Pecan Crunch Fillets of Flounder
- 1 to one and a quarter pounds fresh flounder fillets ( not frozen)
- 2 eggs any size
- Non- stick cooking spray
- 2 cups pecan crumbs ( recipe to follow)
- 1 rectangular cookie sheet ( preferably not disposable)
- Parchment paper
- Spices of your personal choice
- (optional water and lemon juice bath for fish)
- Preheat your oven to 375° F
- Grind your crumbs by placing the pecans in the grinder. You will have to do this several times if using the mouli grinder, since the opening to insert the nuts is small. Have a nice size plate or bowl to catch the crumbs so they don’t sneak onto your counter. Notice how the crumbs are not all consistent in size? This is great. If you find a couple of broken pecans that are not small enough to your liking, just reinsert them into the grinder. The beauty of this recipe is how the crumbs are three dimensional because of their varied consistency.
- Optional lemon water bath for fish. If you are like me, you prefer your fish with a less fishy smell and taste. Place enough cold water to cover the bottom of a rectangular pan or bowl. Take either fresh squeezed lemon juice or bottled is fine. (that’s what I use). Put a couple of squirts into the water, (about two tablespoons). Add some ice and you're set. Now place the fillets in a single layer in the pan. You may need to add more water to cover fillets. After five or ten minutes remove the fillets from the pan and dry them very well between paper towels. At this point, if the fillets are very large, you may cut them to whatever size you like.
- Cover the cookie sheet with parchment paper and spray with cooking spray. Spread the crumbs over the entire pan. Now is the time to be creative with your spices. Do you like zaatar or maybe a Cajun spice mix? There are many different ways to spice up your crumbs.
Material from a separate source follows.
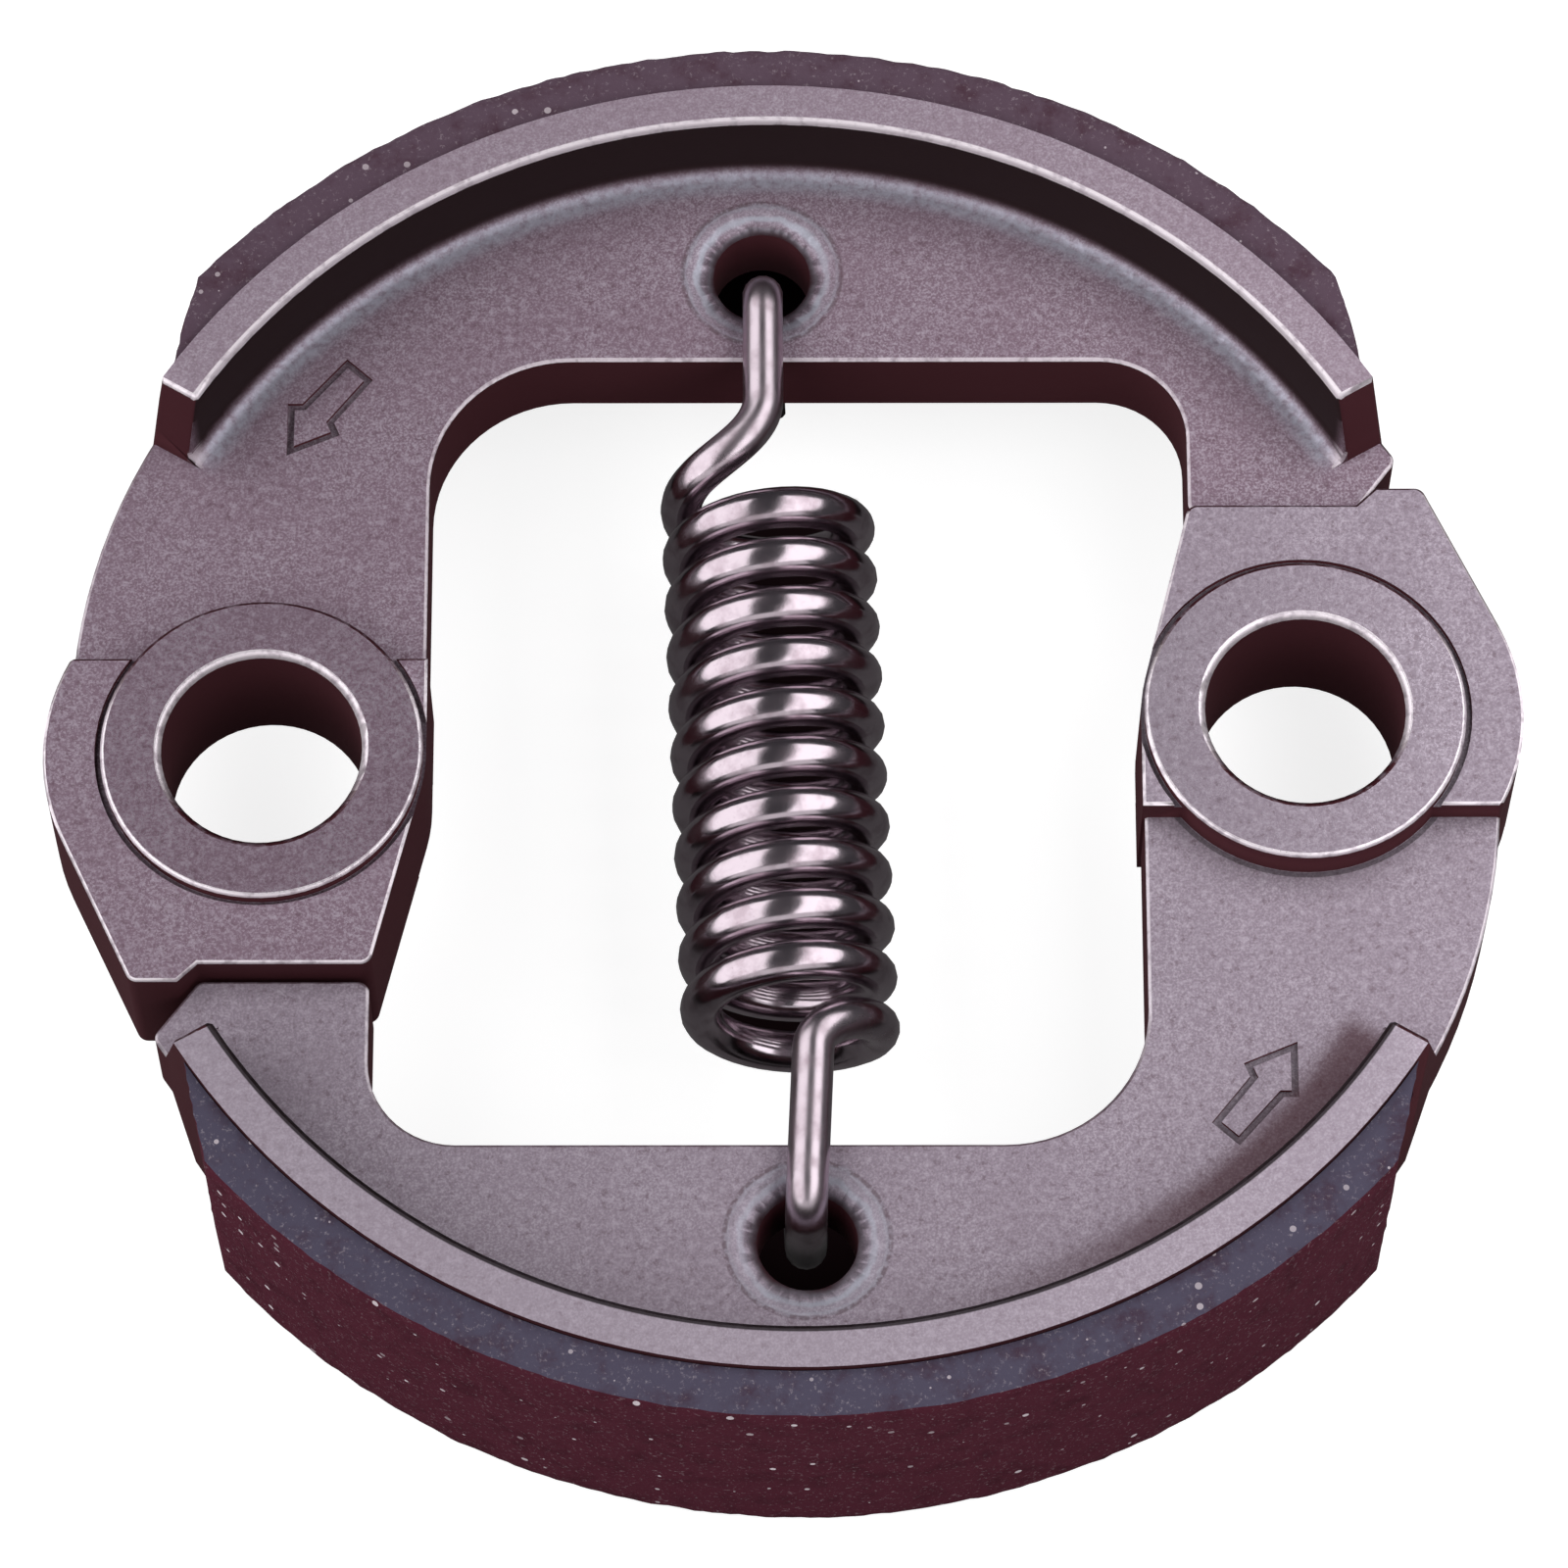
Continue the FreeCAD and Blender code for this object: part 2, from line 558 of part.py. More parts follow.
def make_spring(label):
    """The return spring: a right-hand coil with a hook at each end, from one piece of wire."""
    radius = (size("coil_outer_diameter") - size("wire_diameter")) / 2
    length = size("coil_pitch") * size("coil_turns")
    axis_height = size("web_top") - size("coil_drop")
    beside = size("coil_side")
    coil = Part.makeHelix(size("coil_pitch"), length, radius)
    coil.Placement = FreeCAD.Placement(
        FreeCAD.Vector(-beside, -length / 2, axis_height),
        FreeCAD.Rotation(FreeCAD.Vector(1, 0, 0), -90),
    )
    lead = FreeCAD.Vector(0, size("coil_pitch"), 2 * math.pi * radius).normalize()
    first_hook = hook_path("curl_1", FreeCAD.Vector(-radius - beside, length / 2, axis_height), lead)
    second_hook = hook_path("curl_2", FreeCAD.Vector(-radius + beside, length / 2, axis_height), lead)
    half_turn = FreeCAD.Placement(FreeCAD.Vector(), FreeCAD.Rotation(FreeCAD.Vector(0, 0, 1), 180))
    for edge in second_hook:
        edge.Placement = half_turn.multiply(edge.Placement)
    path = Part.Wire(Part.__sortEdges__(second_hook + coil.Edges + first_hook))
    first = path.OrderedEdges[0]
    section = wire_section(path.OrderedVertexes[0].Point, first.tangentAt(first.FirstParameter))
    spring = doc.addObject("Part::Feature", label)
    spring.Label = label
    spring.Shape = path.makePipeShell([section], True, False)
    spring.Placement = FreeCAD.Placement()
    return spring


def check_document():
    """Stop on any object that failed to build."""
    doc.recompute()
    for item in doc.Objects:
        if "Invalid" in item.State or "Error" in item.State:
            raise RuntimeError(f"{item.Name} failed: {item.State}")


def write_parts(pieces):
    """Write each piece to its own file."""
    os.makedirs("parts", exist_ok=True)
    for piece in pieces:
        if piece.Shape.isNull() or not piece.Shape.isValid():
            raise RuntimeError(f"{piece.Label} has no valid shape")
        piece.Shape.exportStep(os.path.join("parts", f"{piece.Label}.step"))


pieces = [
    make_shoe("shoe_1", -1),
    make_shoe("shoe_2", 1),
    make_lining("lining_1", -1),
    make_lining("lining_2", 1),
    make_spring("return_spring"),
]
check_document()
write_parts(pieces)
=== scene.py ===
"""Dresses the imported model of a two-shoe centrifugal clutch, laid out as a Blender add-on.

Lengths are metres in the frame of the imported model: +Z up, X through both pivot bores and Y along
the return spring. Each shoe has a frame of its own, with its pivot bore at the origin, u along its
straight edges and v toward its rim.
"""
import json
import math

import bmesh
import bpy
from bpy.props import FloatProperty, FloatVectorProperty, PointerProperty
from mathutils import Matrix, Vector

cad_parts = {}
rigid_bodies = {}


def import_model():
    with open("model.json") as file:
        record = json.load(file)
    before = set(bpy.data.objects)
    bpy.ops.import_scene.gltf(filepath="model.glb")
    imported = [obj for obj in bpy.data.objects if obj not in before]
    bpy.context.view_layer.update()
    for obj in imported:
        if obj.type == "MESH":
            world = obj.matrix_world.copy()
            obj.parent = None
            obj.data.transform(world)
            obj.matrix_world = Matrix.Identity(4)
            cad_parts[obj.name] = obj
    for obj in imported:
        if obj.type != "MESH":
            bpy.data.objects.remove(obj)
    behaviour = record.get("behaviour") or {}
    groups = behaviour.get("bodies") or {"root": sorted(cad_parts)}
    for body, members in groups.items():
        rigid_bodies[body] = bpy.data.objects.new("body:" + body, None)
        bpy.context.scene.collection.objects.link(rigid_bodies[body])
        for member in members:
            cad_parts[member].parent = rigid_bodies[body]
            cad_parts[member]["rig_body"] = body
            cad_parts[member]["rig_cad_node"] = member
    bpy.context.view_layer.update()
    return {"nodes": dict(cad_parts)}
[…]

Bake uncovered, in a preheated, 375° F oven, for approximately 15 minutes. Please watch that they don’t burn since all ovens are different. They should be a nice brown color. Remove pan from oven and let crumbs cool. ( This is important for a crisp coating). Place crumbs on large plate or bowl.
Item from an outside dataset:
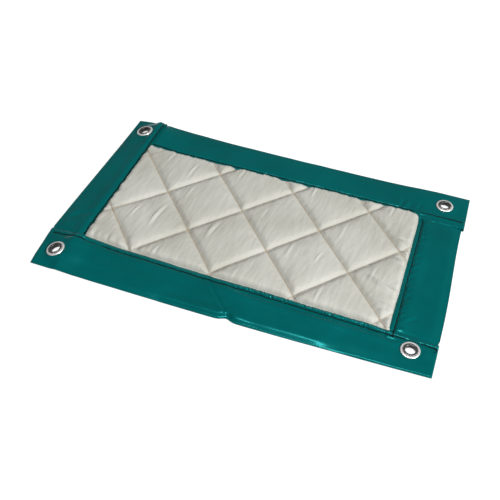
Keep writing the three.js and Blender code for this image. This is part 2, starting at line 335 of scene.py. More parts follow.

- Cover the cookie sheet with parchment paper and spray with cooking spray. Spread the crumbs over the entire pan. Now is the time to be creative with your spices. Do you like zaatar or maybe a cajun spice mix? There are many different ways to spice up your crumbs. Bake uncovered, in a preheated, 375° F oven, for approximately 15 minutes. Please watch that they don’t burn since all ovens are different. They should be a nice brown color. Remove pan from oven and let crumbs cool. ( This is important for a crisp coating). Place crumbs on large plate or bowl.
- Line the cookie sheet with fresh parchment paper. Lightly spray with cooking spray. Place fillets neatly on the cookie sheet leaving a bit of room between each fillet. Using a pastry brush, paint one side of each fillet with egg. Press your homemade pecan crumbs onto the egged fillets. Using two hands, gently turn each fillet and repeat the egg painting and crumbs on the reverse side. Now turn the fillets back to the first side. You can, but do not have to spray the top if the fillets lightly with the cooking spray. Pecans have their own natural oil, so this step is discretionary.
- Bake fillets uncovered in a 400° F oven for 20 minutes. After removing the pan from the oven, let stand for several minutes so the crumbs will crisp up. The fillets should be crispy on the outside and tender on the inside. The pecan crumbs actually look and have a similar texture to bread crumbs. They actually leave you with a satiated feeling as though you have consumed panko crumbs or breadcrumbs.
You have just created a delicious breaded fish dish that is completely gluten free. What’s more, you are giving your family the nutritional benefits of pecans. It’s unbelievable but true, that pecans contain more than nineteen vitamins and minerals, including vitamins, A,B and E, folic acid, phosphorus, zinc, magnesium and more importantly, calcium. Pecans, are by far the most antioxidant- rich tree nut. Pecans rank with the top fifteen foods with the highest levels of antioxidants. Next month, April, is National Pecan Month. Did you know that the pecan tree is the only tree nut native to North America? So, my friends, now you know there is much more to pecans than pecan pie.